REQUIRED TASK: Write out the complete material exactly as it stands.

COLLECTED DATA:
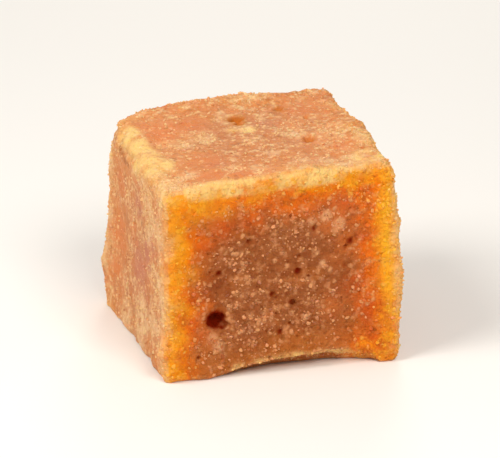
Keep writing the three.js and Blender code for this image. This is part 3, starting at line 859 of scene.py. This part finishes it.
# Sugar grains in loose drifts on the faces, one piece for each shape of grain, and crumbs along the edges.
# There are fewer than the most if too few places keep one, as with the crumbs. The size runs from the least
# to the greatest width, and a larger bias makes more of them small. Proud is how high a grain stands at
# most, as a share of its width. The tint is its middle and its spread, from browner (-1) to paler (1) than
# the place where the grain lies.
grainLook = {
    "sugarGrains": {"shape": "chunk", "most": 3800, "size": (0.2 * mm, 0.72 * mm), "bias": 1.6,
                    "proud": 0.06, "tint": (0.25, 0.5), "seed": 21},
    "sugarSlivers": {"shape": "sliver", "most": 2400, "size": (0.22 * mm, 0.66 * mm), "bias": 1.6,
                     "proud": 0.08, "tint": (0.4, 0.45), "seed": 22},
    "sugarCrystals": {"shape": "crystal", "most": 2000, "size": (0.18 * mm, 0.55 * mm), "bias": 1.3,
                      "proud": 0.1, "tint": (0.7, 0.35), "seed": 23},
}
# How likely a place on a face is to keep a grain: outside the drifts, on salmon, on a bright mark and on
# frost, and the values past which a pit has too much painted shade, and past which it is too deep, for one.
grainChances = {"outside": 0.12, "salmonHolds": 0.8, "bright": 0.8, "frost": 0.6,
                "pitShade": 0.1, "deep": -0.12}
crumbLook = {"shape": "chunk", "most": 4500, "size": (0.16 * mm, 0.52 * mm), "bias": 1.8,
             "proud": 0.08, "tint": (0.4, 0.45), "seed": 33}
# Crumbs lie within a reach of the edges, in millimetres, and on thick crust, in patches.
crumbChances = {"reach": 0.75, "crustOver": 0.25, "least": 0.05,
                "patches": {"mean": 0.55, "swing": 0.8, "patch": 1.8 * mm, "seed": 6}}


def grainChance(spots, masks):
    look = grainChances
    inDrift = look["outside"] + (1 - look["outside"]) * masks["clump"]
    loose = inDrift * masks["grains"] * (1 - look["salmonHolds"] * masks["salmon"])
    placed = np.maximum(look["bright"] * np.sqrt(masks["bright"]), look["frost"] * masks["frost"])
    clearOfPits = (masks["pitShade"] < look["pitShade"]) & (masks["height"] > look["deep"])
    return np.maximum(loose, placed) * clearOfPits


def crumbChance(spots, masks):
    nearEdge = np.exp(-((masks["fromEdge"] / crumbChances["reach"]) ** 2))
    onCrust = np.clip(masks["crust"] - crumbChances["crustOver"], 0, 1)
    patchy = np.clip(uneven(spots, crumbChances["patches"]), crumbChances["least"], 1)
    return np.maximum(nearEdge, onCrust) * patchy


block, masks = makeBlock()
block.data.materials.append(jaggeryMaterial())
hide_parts("jaggery_block")
pieces = [(block, "jaggery")]
grainPaint = grainMaterial("sugarGrain")
for name, look in grainLook.items():
    grains = scatter(name, block, masks, look, grainChance)
    grains.data.materials.append(grainPaint)
    pieces.append((grains, "sugar_crust"))
crumbs = scatter("edgeCrumbs", block, masks, crumbLook, crumbChance)
crumbs.data.materials.append(grainMaterial("sugarCrumb"))
pieces.append((crumbs, "sugar_crust"))
for piece, slotName in pieces:
    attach(piece, "root")

# Studio: a pale floor, a soft key light from the upper left, a fill from above the front, and a weak light
# from behind on the right.
studioLook = {
    "floorSize": 1.2,
    "floorColour": (0.93, 0.92, 0.90, 1),
    "floorRoughness": 0.7,
    "worldColour": (1.0, 0.98, 0.95, 1),
    "worldStrength": 0.34,
}
lightLook = {
    "key": {"from": (-0.19, -0.05, 0.23), "size": 0.15, "watts": 0.53, "colour": (1.0, 0.96, 0.9)},
    "fill": {"from": (0.03, -0.22, 0.24), "size": 0.14, "watts": 0.48, "colour": (1.0, 0.96, 0.9)},
    "back": {"from": (0.10, 0.26, 0.14), "size": 0.12, "watts": 0.2, "colour": (1.0, 0.93, 0.84)},
}


def makeStudio():
    bpy.ops.object.select_all(action="DESELECT")
    bpy.ops.mesh.primitive_plane_add(size=studioLook["floorSize"], location=(0, 0, 0))
    floor = bpy.context.object
    floor.name = "floor"
    paint = bpy.data.materials.new("paleFloor")
    paint.use_nodes = True
    shader = paint.node_tree.nodes["Principled BSDF"]
    shader.inputs["Base Color"].default_value = studioLook["floorColour"]
    shader.inputs["Roughness"].default_value = studioLook["floorRoughness"]
    floor.data.materials.append(paint)

    world = bpy.data.worlds.new("studio")
    world.use_nodes = True
    background = world.node_tree.nodes["Background"]
    background.inputs["Color"].default_value = studioLook["worldColour"]
    background.inputs["Strength"].default_value = studioLook["worldStrength"]
    bpy.context.scene.world = world

    for name, look in lightLook.items():
        lamp = bpy.data.lights.new(name, "AREA")
        lamp.shape = "DISK"
        lamp.size = look["size"]
        lamp.energy = look["watts"]
        lamp.color = look["colour"]
        light = linkObject(name, lamp)
        light.location = look["from"]
        light.rotation_euler = (middle - light.location).to_track_quat("-Z", "Y").to_euler()


# The camera looks down on the block from the left of its front.
cameraLook = {"azimuth": -16.1, "elevation": 22.0, "distance": 0.495, "lens": 328, "clipStart": 0.01}


def makeCamera():
    turn, rise = math.radians(cameraLook["azimuth"]), math.radians(cameraLook["elevation"])
    back = Vector((math.sin(turn) * math.cos(rise), -math.cos(turn) * math.cos(rise), math.sin(rise)))
    camera = linkObject("camera", bpy.data.cameras.new("camera"))
    camera.data.lens = cameraLook["lens"]
    camera.data.clip_start = cameraLook["clipStart"]
    camera.location = middle + back * cameraLook["distance"]
    camera.rotation_euler = back.to_track_quat("Z", "Y").to_euler()
    bpy.context.scene.camera = camera


makeStudio()
makeCamera()
bpy.context.scene.view_settings.view_transform = "Standard"
print("studio and camera made")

ANSWER TO THE EXERCISE:
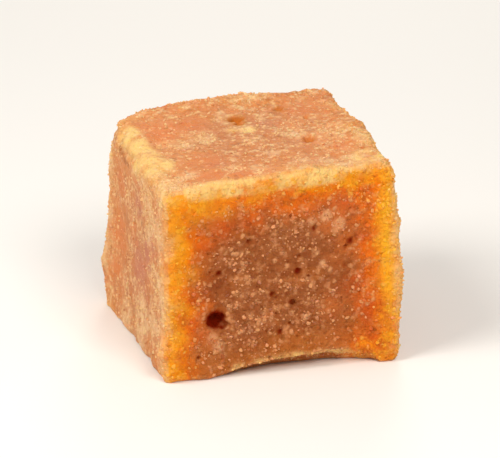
Keep writing the three.js and Blender code for this image. This is part 3, starting at line 859 of scene.py. This part finishes it.
# Sugar grains in loose drifts on the faces, one piece for each shape of grain, and crumbs along the edges.
# There are fewer than the most if too few places keep one, as with the crumbs. The size runs from the least
# to the greatest width, and a larger bias makes more of them small. Proud is how high a grain stands at
# most, as a share of its width. The tint is its middle and its spread, from browner (-1) to paler (1) than
# the place where the grain lies.
grainLook = {
    "sugarGrains": {"shape": "chunk", "most": 3800, "size": (0.2 * mm, 0.72 * mm), "bias": 1.6,
                    "proud": 0.06, "tint": (0.25, 0.5), "seed": 21},
    "sugarSlivers": {"shape": "sliver", "most": 2400, "size": (0.22 * mm, 0.66 * mm), "bias": 1.6,
                     "proud": 0.08, "tint": (0.4, 0.45), "seed": 22},
    "sugarCrystals": {"shape": "crystal", "most": 2000, "size": (0.18 * mm, 0.55 * mm), "bias": 1.3,
                      "proud": 0.1, "tint": (0.7, 0.35), "seed": 23},
}
# How likely a place on a face is to keep a grain: outside the drifts, on salmon, on a bright mark and on
# frost, and the values past which a pit has too much painted shade, and past which it is too deep, for one.
grainChances = {"outside": 0.12, "salmonHolds": 0.8, "bright": 0.8, "frost": 0.6,
                "pitShade": 0.1, "deep": -0.12}
crumbLook = {"shape": "chunk", "most": 4500, "size": (0.16 * mm, 0.52 * mm), "bias": 1.8,
             "proud": 0.08, "tint": (0.4, 0.45), "seed": 33}
# Crumbs lie within a reach of the edges, in millimetres, and on thick crust, in patches.
crumbChances = {"reach": 0.75, "crustOver": 0.25, "least": 0.05,
                "patches": {"mean": 0.55, "swing": 0.8, "patch": 1.8 * mm, "seed": 6}}


def grainChance(spots, masks):
    look = grainChances
    inDrift = look["outside"] + (1 - look["outside"]) * masks["clump"]
    loose = inDrift * masks["grains"] * (1 - look["salmonHolds"] * masks["salmon"])
    placed = np.maximum(look["bright"] * np.sqrt(masks["bright"]), look["frost"] * masks["frost"])
    clearOfPits = (masks["pitShade"] < look["pitShade"]) & (masks["height"] > look["deep"])
    return np.maximum(loose, placed) * clearOfPits


def crumbChance(spots, masks):
    nearEdge = np.exp(-((masks["fromEdge"] / crumbChances["reach"]) ** 2))
    onCrust = np.clip(masks["crust"] - crumbChances["crustOver"], 0, 1)
    patchy = np.clip(uneven(spots, crumbChances["patches"]), crumbChances["least"], 1)
    return np.maximum(nearEdge, onCrust) * patchy


block, masks = makeBlock()
block.data.materials.append(jaggeryMaterial())
hide_parts("jaggery_block")
pieces = [(block, "jaggery")]
grainPaint = grainMaterial("sugarGrain")
for name, look in grainLook.items():
    grains = scatter(name, block, masks, look, grainChance)
    grains.data.materials.append(grainPaint)
    pieces.append((grains, "sugar_crust"))
crumbs = scatter("edgeCrumbs", block, masks, crumbLook, crumbChance)
crumbs.data.materials.append(grainMaterial("sugarCrumb"))
pieces.append((crumbs, "sugar_crust"))
for piece, slotName in pieces:
    attach(piece, "root")

# Studio: a pale floor, a soft key light from the upper left, a fill from above the front, and a weak light
# from behind on the right.
studioLook = {
    "floorSize": 1.2,
    "floorColour": (0.93, 0.92, 0.90, 1),
    "floorRoughness": 0.7,
    "worldColour": (1.0, 0.98, 0.95, 1),
    "worldStrength": 0.34,
}
lightLook = {
    "key": {"from": (-0.19, -0.05, 0.23), "size": 0.15, "watts": 0.53, "colour": (1.0, 0.96, 0.9)},
    "fill": {"from": (0.03, -0.22, 0.24), "size": 0.14, "watts": 0.48, "colour": (1.0, 0.96, 0.9)},
    "back": {"from": (0.10, 0.26, 0.14), "size": 0.12, "watts": 0.2, "colour": (1.0, 0.93, 0.84)},
}


def makeStudio():
    bpy.ops.object.select_all(action="DESELECT")
    bpy.ops.mesh.primitive_plane_add(size=studioLook["floorSize"], location=(0, 0, 0))
    floor = bpy.context.object
    floor.name = "floor"
    paint = bpy.data.materials.new("paleFloor")
    paint.use_nodes = True
    shader = paint.node_tree.nodes["Principled BSDF"]
    shader.inputs["Base Color"].default_value = studioLook["floorColour"]
    shader.inputs["Roughness"].default_value = studioLook["floorRoughness"]
    floor.data.materials.append(paint)

    world = bpy.data.worlds.new("studio")
    world.use_nodes = True
    background = world.node_tree.nodes["Background"]
    background.inputs["Color"].default_value = studioLook["worldColour"]
    background.inputs["Strength"].default_value = studioLook["worldStrength"]
    bpy.context.scene.world = world

    for name, look in lightLook.items():
        lamp = bpy.data.lights.new(name, "AREA")
        lamp.shape = "DISK"
        lamp.size = look["size"]
        lamp.energy = look["watts"]
        lamp.color = look["colour"]
        light = linkObject(name, lamp)
        light.location = look["from"]
        light.rotation_euler = (middle - light.location).to_track_quat("-Z", "Y").to_euler()


# The camera looks down on the block from the left of its front.
cameraLook = {"azimuth": -16.1, "elevation": 22.0, "distance": 0.495, "lens": 328, "clipStart": 0.01}


def makeCamera():
    turn, rise = math.radians(cameraLook["azimuth"]), math.radians(cameraLook["elevation"])
    back = Vector((math.sin(turn) * math.cos(rise), -math.cos(turn) * math.cos(rise), math.sin(rise)))
    camera = linkObject("camera", bpy.data.cameras.new("camera"))
    camera.data.lens = cameraLook["lens"]
    camera.data.clip_start = cameraLook["clipStart"]
    camera.location = middle + back * cameraLook["distance"]
    camera.rotation_euler = back.to_track_quat("Z", "Y").to_euler()
    bpy.context.scene.camera = camera


makeStudio()
makeCamera()
bpy.context.scene.view_settings.view_transform = "Standard"
print("studio and camera made")